Caesarius, bishop of Arles, had visited Pope Symmachus in 513 while being detained in Italy.
This meeting led to Symmachus being decorated with a pallium.
Based on this introduction, Caesarius later writes to Symmachus for help with establishing his authority, which Symmachus eagerly gives, according to William Klingshirn, "to gather outside support for his primacy."
Symmachus has provided money and clothing to the Catholic bishops of Africa and Sardinia who had been exiled by the rulers of the Arian Vandals.
He has also ransomed prisoners from upper Italy, and given them gifts of aid.
He dies at Rome on July 19, 514, after a sixteen-year reign and is succeeded by Hormisdas as the fifty-second pope.
Hormisdas was born at Frosinone, Campagna di Roma, Italy.
Before becoming a Roman deacon, Hormisdas was married, and his son will become pope under the name of Silverius.
During the Laurentian schism, Hormisdas had been one of the most prominent clerical partisans of Pope Symmachus.
He was notary at the synod held at St. Peter's in 502.
Two letters of Magnus Felix Ennodius, bishop of Pavia, survive addressed to him, written when the latter tried to regain horses and money he had lent the pope.
Unlike his predecessor, the election of Hormisdas lacked any notable controversies.
Upon becoming Pope, one of Hormisdas' first actions is to remove the last vestiges of the schism in Rome, receiving back into the Church those adherents of the Laurentian party who had not already been reconciled.

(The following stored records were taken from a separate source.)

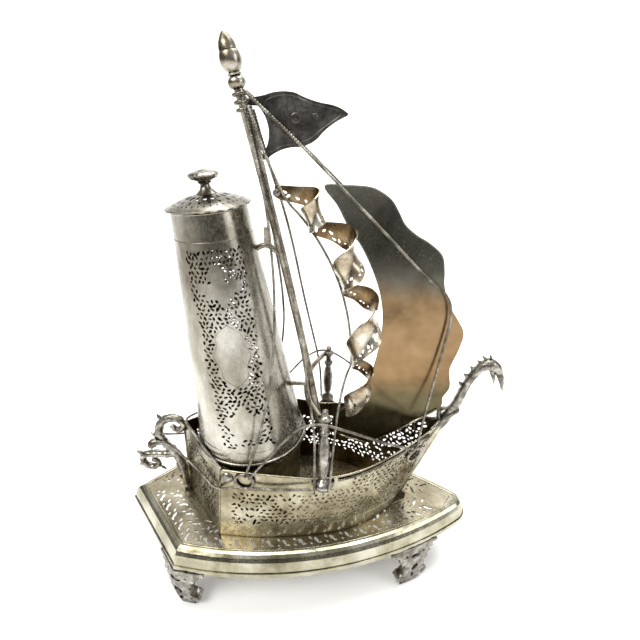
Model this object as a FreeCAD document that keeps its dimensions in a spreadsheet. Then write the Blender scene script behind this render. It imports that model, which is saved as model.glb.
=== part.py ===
import FreeCAD, Part
import math
import os
from FreeCAD import Placement, Rotation, Vector

# Ship-shaped table censer on a footed tray.  Millimetres, +Z up, bow towards +X, starboard towards -Y.
# Stations along the ship are measured from the stern corner of the tray, heights from the table.

doc = FreeCAD.newDocument("ShipCenser")

# ---------------------------------------------------------------- driving sizes

sizes = {
    # tray
    "overallReach": 310.0,       # stern corner of the tray to the tip of the beak
    "trayLength": 300.0,
    "trayShoulderStation": 58.5,
    "trayShoulderHalf": 65.5,
    "trayHalfWidth": 70.2,
    "trayTipRadius": 15.0,
    "footHeight": 50.0,
    "rimHeight": 18.0,
    "rimWidth": 8.2,
    "stripWall": 0.8,
    "stripHeight": 4.0,
    "trayWall": 1.2,
    # feet
    "footWall": 9.0,
    "footSpan": 30.0,
    "shelfWall": 4.0,
    "shelfDepth": 11.0,
    "sternFootSetback": 3.5,     # forward of the tray's shoulder
    "sternFootInset": 9.1,       # in from the tray's edge
    "bowFootSetback": 50.0,      # aft of the tray's tip
    "bowFootInset": 2.8,
    # hull
    "hullWall": 1.0,
    "hullTopHeight": 155.0,      # level of the untrimmed upper outline
    "deckLevel": 68.0,           # level the ship's heights are drawn from
    "floorWall": 1.0,
    "stemWall": 2.4,
    "stemDepth": 3.4,
    "gunwaleWire": 1.0,
    # tower
    "towerStation": 112.5,
    "towerFootHeight": 137.0,
    "towerTopStation": 93.0,
    "towerTopHeight": 318.0,
    "towerFootRadius": 41.5,
    "towerTopRadius": 24.2,
    "towerWall": 1.0,
    "towerRimWall": 2.0,
    "towerRimLip": 1.8,
    "seatRadius": 38.5,
    "seatWall": 1.2,
    # lid
    "lidRadius": 27.7,
    "lidRise": 7.5,
    "lidWall": 0.9,
    "lidCollarDepth": 5.0,
    "lidClearance": 0.35,
    "knobHeight": 15.0,
    "knobRadius": 9.4,
    # incense cup
    "cupRadius": 17.0,
    "cupDepth": 14.0,
    "cupWall": 1.2,
    # mast
    "mastRadius": 2.9,
    "mastHeadStation": 116.3,
    "mastHeadHeight": 384.8,
    "mastMidStation": 142.5,
    "mastMidHeight": 273.0,
    "mastFootStation": 173.0,
    "mastFootHeight": 112.0,
    "finialHeight": 29.3,
    "finialRadius": 6.3,
    "ballRadius": 5.2,
    "lashingWire": 1.1,
    # side posts
    "postStation": 172.5,
    "postHalf": 52.9,
    "postBase": 130.0,
    "postHeight": 64.0,
    "postTilt": 8.5,
    "postRadius": 3.6,
    "postCupRadius": 8.6,
    "postCupHeight": 17.0,
    # brackets between mast, tower and posts
    "crosstreeHeight": 184.0,
    "bracketHeight": 291.0,
    "bracketUpright": 13.0,
    # sheets, rods and ropes
    "sheetWall": 0.8,
    "sailBelly": 420.0,
    "festoonWidth": 17.0,
    "rodRadius": 1.9,
    "ropeRadius": 0.9,
    "ringRadius": 6.6,
    "ringWire": 1.2,
    "bossStation": 102.0,
    "bossRadius": 4.6,
    "bossDepth": 2.6,
}

sheet = doc.addObject("Spreadsheet::Sheet", "Sizes")
for row, (alias, value) in enumerate(sizes.items(), start=1):
    sheet.set(f"A{row}", alias)
    sheet.set(f"B{row}", f"{value:g}")
    sheet.setAlias(f"B{row}", alias)
doc.recompute()


def size(alias):
    return float(sheet.get(alias))


middle = max(size("overallReach"), size("trayLength")) / 2
plateTop = size("footHeight") + size("rimHeight")
deck = size("deckLevel")
shift = Vector(-middle, 0, 0)
sides = {"starboard": -1, "port": 1}

# ---------------------------------------------------------------- makers

nodes = []


def keep(item, name):
    item.Label = name
    nodes.append(item)
    return item


def feature(name, shape):
    item = doc.addObject("Part::Feature", name)
    item.Shape = shape
    item.Placement = Placement(shift, Rotation())
    return keep(item, name)


def originPlane(body, role):
    return next(plane for plane in body.Origin.OriginFeatures if plane.Role == role)


def addSketch(body, name, plane, geometry):
    sketch = body.newObject("Sketcher::SketchObject", name)
    sketch.AttachmentSupport = (originPlane(body, plane), [""])
    sketch.MapMode = "FlatFace"
    sketch.addGeometry(geometry, False)
    return sketch


def newBody(name, place):
    body = doc.addObject("PartDesign::Body", name)
    body.Placement = Placement(shift, Rotation()).multiply(place)
    return keep(body, name)


def pad(body, name, sketch, lengthCell, middlePad=False):
    step = body.newObject("PartDesign::Pad", name)
    step.Profile = sketch
    step.setExpression("Length", f"Sizes.{lengthCell}")
    if middlePad:
        step.SideType = "Symmetric"
    body.Tip = step
    return step


def revolve(body, name, sketch):
    step = body.newObject("PartDesign::Revolution", name)
    step.Profile = sketch
    step.ReferenceAxis = (sketch, ["V_Axis"])
    step.Angle = 360
    body.Tip = step
    return step


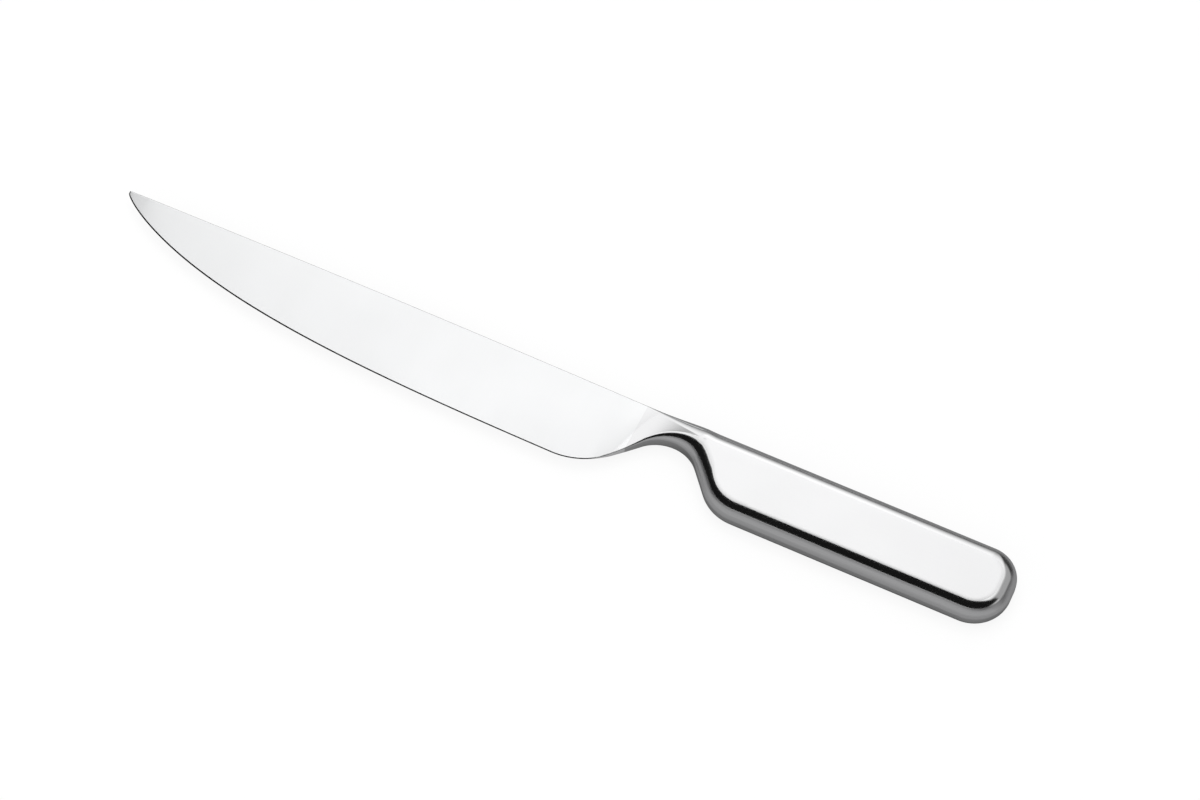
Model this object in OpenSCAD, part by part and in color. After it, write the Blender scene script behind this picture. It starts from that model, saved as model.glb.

The account of his tenure in the Liber Pontificalis, as well as the overwhelming bulk of his surviving correspondence, is dominated by efforts to restore communion between the Sees of Rome and Constantinople caused by the Acacian schism, the consequence of the "Henoticon" of the Emperor Zeno and supported by his successor Anastasius, who had increasingly inclined towards Monophysitism and persecuted those bishops who refused to repudiate the Council of Chalcedon.
Cissa of Sussex becomes king of the South Saxons in 514 (approximate date) after the death of his father, Aele, according to the Anglo-Saxon Chronicle.